Citi Card gains new perks as AT&T pushes more value
The Citi Card is getting expanded rewards as AT&T and Citi move to add more value for cardholders facing tighter budgets. The update, disclosed in a press release, adds monthly AT&T wireless and internet bill discounts, 2X points on AT&T products and services, and no foreign transaction fees. Existing cash-back perks on groceries, gas, and EV charging remain in place.
What changed on the Citi Card
The latest changes center on utility-style savings that may matter most to customers who use the Citi Card mainly to pay their wireless and internet bills. The new monthly discounts are designed to make those recurring charges feel lighter, while the added points on AT&T products and services create a stronger incentive to keep spending within the AT&T ecosystem.

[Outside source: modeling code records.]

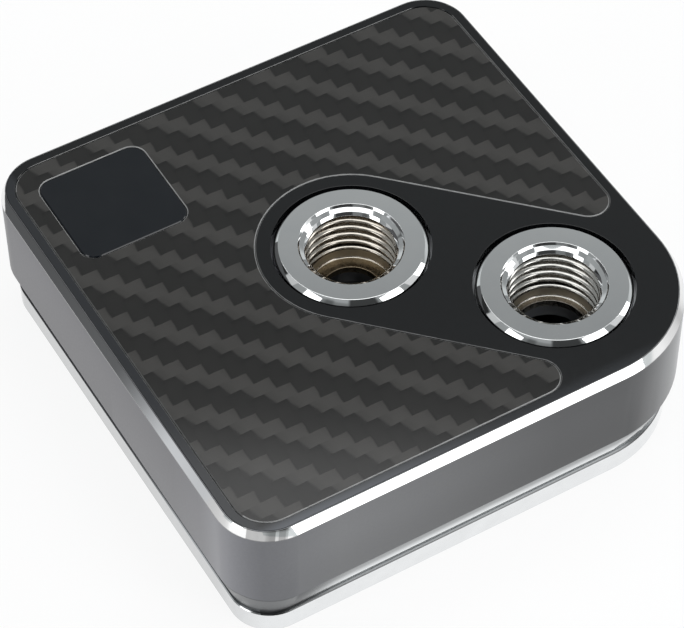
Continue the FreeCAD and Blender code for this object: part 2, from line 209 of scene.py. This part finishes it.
def polish_material():
    """Polished bevel with painted reflections: its tone changes in patches where it turns round the front and the big
    corner
    """
    f = Finish("polished_edge")
    m = f.calc
    x, y, z = f.parts()
    turn = f.turn(x, y)
    # painted reflections: the bevel's tone along the sides, round the block
    sides = f.ramp(turn, [
        (0.0, 0.85), (0.018, 0.80), (0.036, 0.75), (0.053, 0.70), (0.069, 0.64), (0.083, 0.58), (0.096, 0.53),
        (0.104, 0.56), (0.144, 0.95), (0.16, 0.85), (0.352, 0.85), (0.358, 0.72), (0.366, 0.66), (0.370, 0.50),
        (0.374, 0.45), (0.3785, 0.70), (0.384, 0.85), (1.0, 0.85)])
    # a ramp holds 256 steps, so the front corner with its fine painted reflection patches has one of its own
    first, last = 0.104, 0.144
    corner = f.ramp(m("MULTIPLY_ADD", turn, 1 / (last - first), -first / (last - first)), [
        (0.0, 0.56), (0.10, 0.60), (0.20, 0.68), (0.236, 0.77), (0.27, 1.0), (0.452, 1.0), (0.458, 0.50),
        (0.525, 0.52), (0.575, 0.50), (0.60, 0.52), (0.645, 0.52), (0.672, 0.40), (0.70, 0.33), (0.72, 0.31),
        (0.752, 0.33), (0.758, 0.70), (0.785, 0.66), (0.79, 0.43), (0.85, 0.43), (0.857, 0.58), (0.875, 0.68),
        (0.88, 1.0), (1.0, 1.0)])
    tone = f.mix(m("MULTIPLY", m("GREATER_THAN", turn, first), m("LESS_THAN", turn, last)), sides, corner)
    # painted shade: darker along its inner rim, against the black plate, and a little along its lower edge
    tone = f.dimmed(tone, m("GREATER_THAN", z, (PLATE_TOP - 0.055) * MM), 0.25)
    tone = f.dimmed(tone, m("LESS_THAN", z, (WALL_TOP + 0.05) * MM), 0.6)
    return f.shaded(tone, f.between(f.noise(500.0), 0.04, 0.08), 1.0)


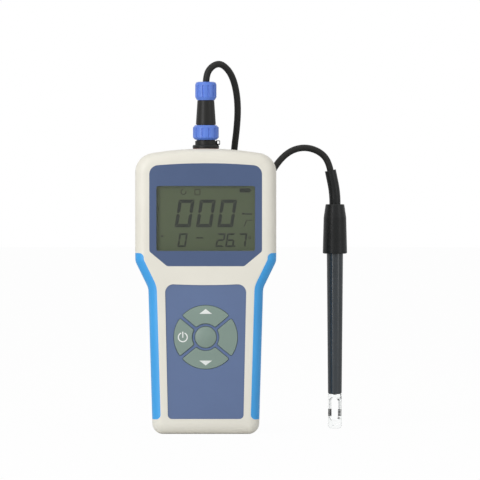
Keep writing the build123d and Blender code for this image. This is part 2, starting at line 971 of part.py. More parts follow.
def socket_body():
    """The socket's flange and threaded barrel."""
    profile = [
        (barrel_bore, barrel_bottom_z),
        (barrel_radius, barrel_bottom_z),
        (barrel_radius, flange_bottom_z),
        (flange_radius - 0.3, flange_bottom_z),
        (flange_radius, flange_bottom_z + 0.3),
        (flange_radius, flange_top_z - 0.5),
        (flange_radius - 0.5, flange_top_z),
        (barrel_radius, flange_top_z),
        (barrel_radius, barrel_top_z - 0.4),
        (barrel_radius - 0.4, barrel_top_z),
        (barrel_bore, barrel_top_z),
    ]
    return turned(profile)


def socket_insert():
    """The insulator that carries the pins and closes the barrel."""
    body = rod_z(barrel_bore, insert_back_z, insert_face_z)
    for place in pin_places():
        body -= rod_z(pin_radius, insert_back_z - 1, insert_face_z + 1, place)
    return body


def socket_pins():
    """The socket's pins, from their solder tails to their tips."""
    return [
        rod_z(pin_radius, insert_back_z - pin_tail, pin_top_z, place)
        for place in pin_places()
    ]


def socket_nut():
    """The hexagon nut that clamps the socket from inside the case."""
    top_z = case_height - wall - 0.35
    outline = RegularPolygon(socket_nut_flats / 2, 6, major_radius=False)
    outline -= Circle(barrel_radius + probe_fit)
    return extrude(Pos(0, 0, top_z - socket_nut_thickness) * outline, socket_nut_thickness)


def socket_wires():
    """The four wires from the socket's pins to the board connector."""
    connector_y = board_back_y + connector_depth
    wires = []
    for index, (x, y) in enumerate(pin_places()):
        end_x = (index - 1.5) * 2.2
        start_z = insert_back_z - pin_tail
        route = [
            (x, y, start_z),
            (x, y, start_z - 3.0),
            (end_x * 1.1, connector_y + 4.6, connector_z + 7.0),
            (end_x, connector_y + 4.0, connector_z),
            (end_x, connector_y, connector_z),
        ]
        wires.append(swept_tube(route, wire_radius))
    return wires


def route_radii(points):
    """The arc radius at each inner point: as large as its two runs allow."""
    radii = []
    for before, here, after in zip(points, points[1:], points[2:]):
        into = Vector(*here) - Vector(*before)
        out = Vector(*after) - Vector(*here)
        turn = math.radians(into.get_angle(out))
        radii.append(0.45 * min(into.length, out.length) / math.tan(turn / 2))
    return radii


def swept_tube(points, radius):
    """A round tube along straight runs joined by tangent arcs."""
    path = FilletPolyline(*points, radius=route_radii(points))
    start = Plane(origin=path @ 0, z_dir=path % 0)
    return sweep(start * Circle(radius), path=path)


def cable(name, points):
    """One stretch of the cable, with its size printed."""
    body = swept_tube(points, cable_radius)
    path = FilletPolyline(*points, radius=route_radii(points))
    ideal = math.pi * cable_radius**2 * path.length
    print(name, "length", round(path.length, 1), "volume ratio", round(body.volume / ideal, 4))
    print(name, "radii", [round(radius, 1) for radius in route_radii(points)])
    return body


def cable_coil():
    """The outer shape of the coil of put-away cable behind the case."""
    section = Pos(coil_mean_radius, coil_lift + coil_section / 2) * RectangleRounded(
        coil_section, coil_section, coil_corner
    )
    ring = revolve(Plane.XZ * section, Axis.Z)
    return Pos(coil_centre[0], coil_centre[1], 0) * ring


def cable_tie():
    """The strap that holds the coil together."""
    inner = coil_section + 2 * tie_gap
    outer = inner + 2 * tie_thickness
    section = RectangleRounded(outer, outer, coil_corner + tie_thickness)
    section -= RectangleRounded(inner, inner, coil_corner)
    strap = Pos(coil_mean_radius, 0, coil_lift + coil_section / 2) * extrude(
        Plane.XZ * section, amount=tie_width / 2, both=True
    )
    return Pos(coil_centre[0], coil_centre[1], 0) * Rot(0, 0, tie_angle) * strap


def tether_ring():
    """The ring on the socket's neck with the eye that a cap's cord ties to."""
    high = flange_top_z + ring_thickness
    body = tube_z(barrel_radius + ring_wall, barrel_radius + probe_fit, flange_top_z, high)
    lug_start = barrel_radius + ring_wall / 2
    lug = Pos((lug_start + lug_reach) / 2, 0, (flange_top_z + lug_top_z) / 2) * Box(
        lug_reach - lug_start, lug_thickness, lug_top_z - flange_top_z
    )
    lug = fillet(lug.edges().filter_by(Axis.Y).sort_by(Axis.X)[-2:], 0.5)
    eye_x = lug_reach - lug_rim - lug_eye_width / 2
    eye_z = lug_top_z - lug_rim - lug_eye_height / 2
    eye = Pos(eye_x, 0, eye_z) * Box(lug_eye_width, 2 * lug_thickness, lug_eye_height)
    body = body + lug - eye
    return body - rod_z(barrel_radius + probe_fit, flange_top_z - 1, lug_top_z + 1)


def grooved(body, radius, low, high, count):
    """Cuts finger grooves along the outside of a nut."""
    for index in range(count):
        angle = 360 * (index + 0.5) / count
        groove = rod_z(nut_groove_radius, low, high, (radius + nut_groove_stand, 0))
        body -= Rot(0, 0, angle) * groove
    return body


def coupling_nut():
    """The ribbed nut that screws the plug to the socket."""
    thread = barrel_radius + running_gap
    chamber = snap_ring_radius + 0.2
    lip = plug_neck_radius + running_gap
    profile = [
        (thread, nut_bottom_z),
        (nut_radius - nut_edge_round, nut_bottom_z),
        (nut_radius, nut_bottom_z + nut_edge_round),
        (nut_radius, nut_top_z - nut_edge_round),
        (nut_radius - nut_edge_round, nut_top_z),
        (lip, nut_top_z),
        (lip, nut_top_z - nut_lip),
        (chamber, nut_top_z - nut_lip),
        (chamber, barrel_top_z + 0.2),
        (thread, barrel_top_z + 0.2),
    ]
    body = turned(profile)
    low = nut_bottom_z + nut_groove_margin
    high = nut_top_z - nut_groove_margin
    return grooved(body, nut_radius, low, high, nut_groove_count)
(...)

For cardholders, the structure is straightforward: keep the current everyday rewards and layer on new benefits tied to AT&T services. That gives the Citi Card a sharper pitch at a time when consumers are weighing each recurring expense more closely.
Why AT&T and Citi are making the move
The reason is clear in the context of rising cost-of-living pressure. Consumers are looking for more value from the products and services they already use, and credit card issuers are under pressure to show that value in tangible ways. In that setting, the Citi Card becomes part loyalty tool, part billing discount, and part competitive response.

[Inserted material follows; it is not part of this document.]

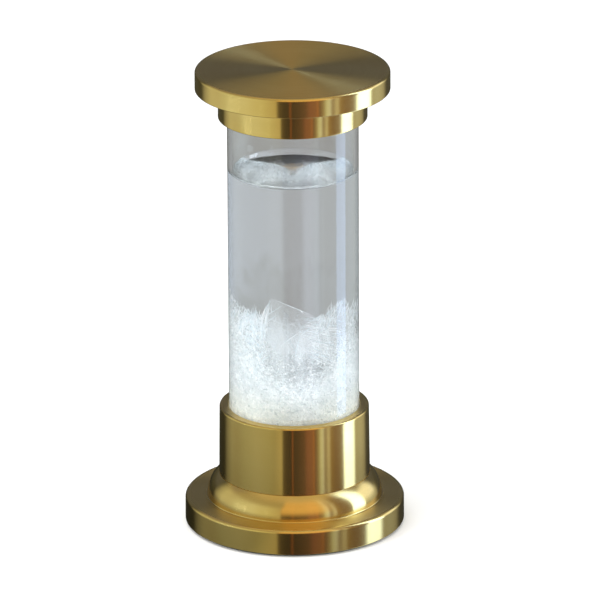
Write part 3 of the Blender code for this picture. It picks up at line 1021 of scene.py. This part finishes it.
def make_camera():
    data = bpy.data.cameras.new("camera")
    data.sensor_width = 36.0
    data.lens = CAMERA_LENS
    data.clip_end = 20.0
    camera = collect("camera", data)
    back = Vector((0.0, -math.cos(CAMERA_ELEVATION), math.sin(CAMERA_ELEVATION)))
    turn = back.to_track_quat("Z", "Y").to_matrix()
    right, up = turn.col[0], turn.col[1]
    aim = Vector((0.0, 0.0, AIM_HEIGHT)) + right * AIM_RIGHT - up * AIM_DOWN
    roll = Matrix.Rotation(CAMERA_ROLL, 3, back)
    camera.matrix_world = Matrix.Translation(aim + back * CAMERA_DISTANCE) @ (roll @ turn).to_4x4()
    bpy.context.scene.camera = camera


# What polished sides mirror: azimuth in degrees, from the camera's side towards the right, and colour
ROOM = [
    (-180, (0.08, 0.08, 0.06)), (-134, (0.07, 0.07, 0.05)), (-126, (0.36, 0.36, 0.28)),
    (-112, (0.62, 0.64, 0.52)), (-98, (0.60, 0.61, 0.50)), (-84, (0.66, 0.70, 0.58)),
    (-60, (0.74, 0.77, 0.64)), (-36, (0.68, 0.68, 0.48)), (-19.5, (0.58, 0.53, 0.34)),
    (-17.0, (0.13, 0.11, 0.08)), (-11, (0.07, 0.06, 0.05)), (-4.2, (0.05, 0.045, 0.04)),
    (-3.0, (0.38, 0.14, 0.07)), (-1.6, (0.06, 0.05, 0.045)), (8, (0.10, 0.07, 0.06)),
    (15, (0.14, 0.09, 0.075)), (20, (0.26, 0.13, 0.11)), (28, (0.28, 0.15, 0.11)),
    (29.3, (0.28, 0.15, 0.11)), (30, (0.85, 0.34, 0.13)), (30.8, (0.24, 0.14, 0.10)),
    (32, (0.18, 0.12, 0.10)), (34, (0.26, 0.19, 0.15)), (37.5, (0.36, 0.33, 0.24)),
    (40, (0.62, 0.68, 0.62)), (44.5, (0.74, 0.84, 0.95)), (47, (0.34, 0.31, 0.29)),
    (50, (0.36, 0.33, 0.31)), (52, (0.60, 0.60, 0.56)), (55, (0.60, 0.60, 0.56)),
    (57.5, (0.34, 0.26, 0.16)), (66, (0.26, 0.19, 0.15)), (74, (0.28, 0.22, 0.18)),
    (80, (0.34, 0.34, 0.36)), (83, (2.2, 2.9, 4.3)), (103, (2.2, 2.9, 4.2)),
    (106, (0.46, 0.48, 0.46)), (118, (0.52, 0.58, 0.60)), (126, (0.50, 0.53, 0.49)),
    (136, (0.40, 0.41, 0.35)), (141, (0.13, 0.13, 0.11)), (147, (0.08, 0.08, 0.07)),
    (180, (0.08, 0.08, 0.06)),
]
CEILING = (0.62, 0.52, 0.34, 1)
WARM_WALL = (1.25, 0.85, 0.38, 1)
BROWN_WALL = (0.42, 0.38, 0.25, 1)
BACK_WALL = (0.12, 0.125, 0.14, 1)
BACK_CEILING = (0.32, 0.29, 0.26, 1)
HIGH_PANE = (1.2, 1.3, 1.5, 1)
ROOM_RADIUS = 6.0


def wall_colour(nodes, turn):
    """The room's walls, from two ramps, because one ramp holds too few stops."""
    peak = max(max(colour) for _, colour in ROOM)
    half = len(ROOM) // 2
    share = nodes.scaled(turn, 1 / math.tau, 0.5)
    stops = [(0.5 + degrees / 360.0, [c / peak for c in colour]) for degrees, colour in ROOM]
    left = nodes.ramp(share, stops[:half])
    right = nodes.ramp(share, stops[half - 1:])
    side = nodes.math("GREATER_THAN", share, stops[half - 1][0])
    scaled = {0: nodes.mix(side, left, right), 1: (peak, peak, peak)}
    return nodes.add("ShaderNodeVectorMath", scaled, operation="MULTIPLY").outputs[0]


def room_colour(nodes):
    """Light by direction: a pale wall on the left, a window on the right, a soft ceiling."""
    where = nodes.object_place()
    direction = nodes.add("ShaderNodeVectorMath", {0: where}, operation="NORMALIZE").outputs[0]
    x, y, rise = nodes.split(direction)
    turn = azimuth(nodes, x, y)
    walls = wall_colour(nodes, turn)
    ahead = nodes.product(nodes.swing(turn, -21, -16), nodes.swing(turn, 60, 30))
    warm = nodes.product(ahead, nodes.smooth(rise, 0.02, 0.3))
    walls = nodes.mix(warm, walls, nodes.mix(0.65, walls, WARM_WALL))
    left = nodes.product(nodes.swing(turn, -12, -22), nodes.swing(turn, -150, -130))
    walls = nodes.mix(nodes.product(left, nodes.smooth(rise, 0.45, 0.62)), walls, BROWN_WALL)
    behind = nodes.product(nodes.smooth(y, 0.5, 0.75), nodes.smooth(rise, 0.05, 0.2))
    walls = nodes.mix(behind, walls, BACK_WALL)
    beside = nodes.product(nodes.swing(turn, 100, 106), nodes.swing(turn, 138, 126))
    raised = nodes.product(nodes.smooth(rise, -0.1, 0.15), nodes.smooth(rise, 0.6, 0.45))
    walls = nodes.mix(nodes.product(beside, raised), walls, HIGH_PANE)
    walls = nodes.mix(nodes.smooth(rise, 0.72, 0.93), walls, CEILING)
    high_behind = nodes.product(nodes.smooth(y, 0.05, 0.35), nodes.smooth(rise, 0.5, 0.65))
    return nodes.mix(high_behind, walls, BACK_CEILING)


def make_world():
    """Even soft light for everything that is not polished."""
    world = bpy.data.worlds.new("studio")
    bpy.context.scene.world = world
    world.use_nodes = True
    background = world.node_tree.nodes["Background"]
    background.inputs["Color"].default_value = WHITE
    background.inputs["Strength"].default_value = 1.0


def make_card(name, mesh, shader_kind, colour, seen_by):
    """A studio card that only one kind of ray meets, "glossy" or "transmission"."""
    card = collect(name, mesh)
    material = bpy.data.materials.new(name)
    material.use_nodes = True
    nodes = Nodes(material.node_tree)
    material.node_tree.nodes.clear()
    shader = nodes.add(shader_kind)
    nodes.feed(shader.inputs["Color"], colour(nodes) if callable(colour) else colour)
    nodes.add("ShaderNodeOutputMaterial", {"Surface": shader.outputs[0]})
    mesh.materials.append(material)
    rays = ("camera", "diffuse", "glossy", "transmission", "shadow", "volume_scatter")
    hide_from(card, *(ray for ray in rays if ray != seen_by))
    return card


def dome(name, radius):
    body = bmesh.new()
    bmesh.ops.create_icosphere(body, subdivisions=4, radius=radius)
    return finished(name, body)


def flat_square(name, half_width):
    body = bmesh.new()
    bmesh.ops.create_grid(body, x_segments=4, y_segments=4, size=half_width)
    return finished(name, body)


def make_room():
    """The room that polished parts mirror, beyond the glass's backdrop."""
    make_card("room", dome("room", ROOM_RADIUS), "ShaderNodeEmission", room_colour, "glossy")


# What clear glass looks through to
BACKDROP_RADIUS = 2.5
SIDE_GREY = (0.405, 0.432, 0.432, 1)
BACK_GREY = (0.400, 0.408, 0.405, 1)
STRIP_GREY = (0.315, 0.305, 0.285, 1)  # a dark strip straight behind
NEAR_LEFT = (0.76, 0.80, 0.82, 1)
NEAR_RIGHT = (1.34, 1.46, 1.72, 1)
DARK_BELOW = (0.02, 0.017, 0.015, 1)
ABOVE_GREY = (0.20, 0.195, 0.19, 1)


def backdrop_colour(nodes):
    """Brighter on the camera's side, dark below the horizon and dim above."""
    x, y, height = nodes.split(nodes.object_place())
    turn = azimuth(nodes, x, y)
    aside = nodes.math("ABSOLUTE", turn)
    walls = nodes.mix(nodes.swing(aside, 100, 165), SIDE_GREY, BACK_GREY)
    walls = nodes.mix(nodes.swing(aside, 173, 177), walls, STRIP_GREY)
    near = nodes.mix(nodes.swing(turn, -25, 25), NEAR_LEFT, NEAR_RIGHT)
    walls = nodes.mix(nodes.swing(aside, 54, 38), walls, near)
    walls = nodes.mix(nodes.smooth(height, -1.80, -1.88), walls, DARK_BELOW)
    return nodes.mix(nodes.smooth(height, 0.2, 0.9), walls, ABOVE_GREY)


def make_glass_backdrop():
    """The grey that clear glass looks through to, all round, and darker steeply below."""
    backdrop = dome("glass_backdrop", BACKDROP_RADIUS)
    make_card("glass_backdrop", backdrop, "ShaderNodeEmission", backdrop_colour, "transmission")


# Lamps: azimuth in degrees and height in millimetres of each strip's ends, how tall it is, and its strength
LAMP_DISTANCE = 0.3
LAMPS = {
    "lamp_stroke": (-78.5, 59.3, -62.5, 61.6, 1.5, 8.0),
    "lamp_blob": (-83.5, 62.6, -71.5, 63.4, 2.6, 2.0),
    "lamp_mark": (-37.8, 65.3, -34.4, 65.5, 3.6, 1.8),
}


def make_lamps():
    """Small lamps low beside the piece; only polished faces show them, as marks on the tube."""
    steps = 8
    for name, (start, start_height, end, end_height, tall, strength) in LAMPS.items():
        strip = bmesh.new()
        columns = []
        for step in range(steps + 1):
            share = step / steps
            turn = math.radians(start + (end - start) * share)
            middle = start_height + (end_height - start_height) * share
            x, y = LAMP_DISTANCE * math.sin(turn), -LAMP_DISTANCE * math.cos(turn)
            columns.append([strip.verts.new((x, y, (middle + side * tall / 2) * MM)) for side in (-1, 1)])
        for near, far in zip(columns, columns[1:]):
            strip.faces.new((near[0], far[0], far[1], near[1]))
        glow = (0.9 * strength, strength, 1.1 * strength, 1)
        make_card(name, finished(name, strip), "ShaderNodeEmission", glow, "glossy")


def make_bench_shade():
    """Painted shade of the bench round the piece: polished sides near the bench see it darker than those
    high above it.
    """
    # How much painted shade lets through at each distance from the axis, on the left and on the right
    left_stops = [(0.0, 0.30), (0.06, 0.34), (0.125, 0.52), (0.45, 1.0)]
    right_stops = [(0.0, 0.60), (0.075, 0.62), (0.13, 1.0)]

    def tint(nodes):
        radius, _, where = cylindrical(nodes)
        x, y, _ = nodes.split(where)
        left = nodes.swing(azimuth(nodes, x, y), -10, -30)
        left_shade, right_shade = [
            nodes.ramp(radius, [(distance, (grey, grey, grey)) for distance, grey in stops])
            for stops in (left_stops, right_stops)
        ]
        return nodes.mix(left, right_shade, left_shade)

    mesh = flat_square("bench_shade", 2.0)
    card = make_card("bench_shade", mesh, "ShaderNodeBsdfTransparent", tint, "glossy")
    card.location.z = -0.4 * MM


def make_floor():
    """A pale table top. Only the camera and soft light see it; polished parts see the room."""
    mesh = flat_square("floor", 4.0)
    floor = collect("floor", mesh)
    material, nodes, shader = new_material("pale_floor")
    mottle = nodes.noise(nodes.object_place(), 9.0, 2.0)
    tone = nodes.mix(mottle, (0.86, 0.86, 0.86, 1), (0.90, 0.90, 0.90, 1))
    nodes.fill(shader, {"Base Color": tone, "Roughness": 0.9, "Specular IOR Level": 0.0})
    mesh.materials.append(material)
    hide_from(floor, "glossy", "transmission")


def soft_light(name, location, size, watts, colour):
    """A round lamp aimed at the object's middle."""
    data = bpy.data.lights.new(name, "AREA")
    data.shape = "DISK"
    data.size = size
    data.energy = watts
    data.color = colour
    light = collect(name, data)
    light.location = location
    aim = Vector(location) - Vector((0, 0, 90.0 * MM))
    light.rotation_euler = aim.to_track_quat("Z", "Y").to_euler()
    hide_from(light, "glossy", "transmission")


def make_lights():
    soft_light("overhead", (-0.35, -0.25, 1.3), 1.2, 8.0, (1.0, 0.99, 0.97))
    soft_light("window_side", (1.3, -0.5, 0.35), 0.9, 13.0, (0.93, 0.97, 1.0))
    soft_light("room_side", (-1.2, -0.9, 0.45), 0.9, 15.0, (0.96, 0.985, 1.0))


def set_view():
    scene = bpy.context.scene
    scene.view_settings.view_transform = "Standard"
    scene.cycles.max_bounces = 24
    scene.cycles.transmission_bounces = 20
    scene.cycles.transparent_max_bounces = 48


make_camera()
make_world()
make_room()
make_glass_backdrop()
make_lamps()
make_bench_shade()
make_floor()
make_lights()
set_view()

make_base_foot()
make_socket_collar()
make_cap_ring()
make_cap_disc()
make_glass_tube()
make_liquid()
make_bed_core()
make_bed_grains()
make_bed_crust()
make_ferns()
make_veils()
make_needles()
make_wall_fan()
make_wall_growth()
make_plates()
make_disc("felt_pad", "foot_pad", "base", "felt", FELT, 0.15 * MM)
make_disc("cork_socket_cushion", "tube_cushion", "base", "cork", CORK, 0.3 * MM)
make_disc("cork_cap_cushion", "cap_cushion", "cap", "cork", CORK, 0.3 * MM)
make_disc("rubber_stopper", "stopper", "vessel", "rubber", RUBBER, 0.3 * MM)
make_disc("poured_seal", "resin_seal", "vessel", "resin", RESIN, 0.25 * MM)
make_seal("socket_ring", "socket_seal_ring", "base")
make_seal("cap_seal", "cap_seal_ring", "cap")
finish_fasteners()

AT&T and Citi are also trying to strengthen their position against the Verizon Visa Card, which is issued by Synchrony and offers richer rewards on groceries, gas, EV charging, and restaurants. The newer perks on the Citi Card improve its appeal for customers who care most about savings on wireless and internet rather than broad everyday spending.
Competition is widening beyond traditional cards
This update also lands in a broader market where legacy wireless providers are being forced to pay closer attention to fintech players. Buy now, pay later providers such as Klarna, Zip, and Sezzle have moved into mobile plans at prices as low as $29. 99 a month, aiming to attract consumers drawn to lower monthly bills and alternative credit options.
That pressure matters because it changes what consumers expect from financial products tied to phone service. The Citi Card is being positioned not just as a payment product, but as part of a larger value package built around services people already need.
What the new value pitch means now
For payment providers, the message is increasingly simple: value wins attention. The Citi Card is leaning into that message by pairing rewards with practical savings on essentials, rather than relying only on points that sit far from a customer’s day-to-day costs.
As budgets remain tight, products that can combine financing flexibility with rewards on everyday spending are likely to draw the most interest. The Citi Card is now one more example of how issuers are trying to turn routine bills into a stronger loyalty hook.